The challenge is to get the mix right for an individual life. We need to be more conscious of the expansion of social media and cell technology have cost us and what they’ve allowed. Choices must be made because our lives can easily be trashed and overwhelmed by media distractions.
One example: It’s easy to poke fun at online dating services. They are sold to us mostly by peddling notions of romantic love that haven’t been in vogue since the 50s. And yet just when we think we couldn’t push ourselves any further from authentic personal relationships, a friend beams with pride over the new person who has entered their life through a digital porthole. Cole Porter didn’t write love songs about online romance. But that doesn’t mean that it can’t happen.
The unintended audience is the new norm. And with it, we have burdened ourselves with the worry ofnot knowing where our communications might surface.
Nothing represents the challenges of connecting with others better than the ease with which a person can use newer media to eavesdrop on messages not intended for them. The digital revolution has led to popular media platforms favoring content that started as private communications. Some of this visual and textual material is used as digital clickbait, feeding our appetites for the kinds of gossip that used to exist mostly in supermarket tabloids. Some intrudes more awkwardly, as when a forwarded e-mail goes to more eyes than it was supposed to.
In simpler times it was possible but awkward to listen to someone’s conversations through a wall or a shared party line. Broadly speaking, our secrets were more easily kept. Physical spaces usually created privacy. And we didn’t have access to tiny recording technologies such as smartphones, or permeable channels of communication such as social media. Privacy was an attribute an individual could choose. It made life easier. It was not something we planned to give up as citizens swept up into the digital world. After all, if we wanted a peek into the private lives of others, we had theater and then film. Even in Shakespeare’s day audiences could spend hours witnessing the sordid backstories of Europe’s kings and queens.
The absence of the fourth wall is key to drama’s attraction. But what was once mostly limited to the theater is now a feature of everyday life, as cameras and mics invade most spaces. Few television police procedurals or legal narratives would be complete without the exposure of private communications that somehow contradicts claims of innocence. They reflect the fact that real life investigative bureaucracies regularly seek permission to eavesdrop, using off the shelf technologies that now make digital searches relatively easy.
The right to access personal data is at the core of the current legal battle that pits Apple against the federal government. The FBI wants to hack data from the cellphones of criminal suspects, like those who murdered innocent citizens in San Bernardino last year.
In recent decades we have added to the expectation that there is entertainment value in witnessing events not originally intended for public view. Most reality television shows gain attention by using the camera to capture moments of private humiliation or subterfuge. Think of the hapless business people who open their professional lives to public view in exchange for help and cash from reality “stars” like chef Gordon Ramsey or hotel consultant Anthony Melchiorri.

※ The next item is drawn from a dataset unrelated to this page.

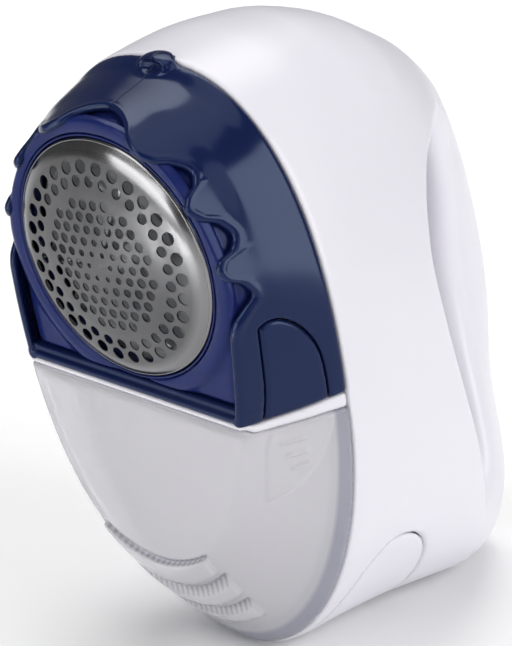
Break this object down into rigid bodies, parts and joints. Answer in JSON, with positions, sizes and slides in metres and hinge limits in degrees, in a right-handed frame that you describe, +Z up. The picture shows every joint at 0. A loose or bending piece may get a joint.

Add in a range of other factors, including the natural habit of the young to be careless in their monitoring of their digital posts, and it’s easy to see how a multitude of messages can quickly verge out of their lanes. Remember the turning point in the 2012 presidential election? A private fundraising event hosted by Mitt Romney was secretly recorded by a hotel employee. In his spiel to potential contributors Romney wrote off much of the nation as lazy and unreachable, writing off his electoral chances at the same time.
Privacy was an attribute an individual could choose. It made life easier. It was not something we planned to give up as citizens swept up into the digital world.
It is now the rare individual who has managed to hold on to the presumptive right touted in many European countries to not be observed.
All of this is a reminder that as rhetorical creatures we are less able to select our own audiences. There is no longer a clear connection between who we wish to address and who actually receives our messages. An assumption that others can eavesdrop into personal and professional communications complicates what used to be a source’s prerogative to clearly target receivers without unwanted blowback from outsiders.
So the unintended audience is the new norm. And with it we have burdened ourselves with the additional worry of not knowing where our communications might surface.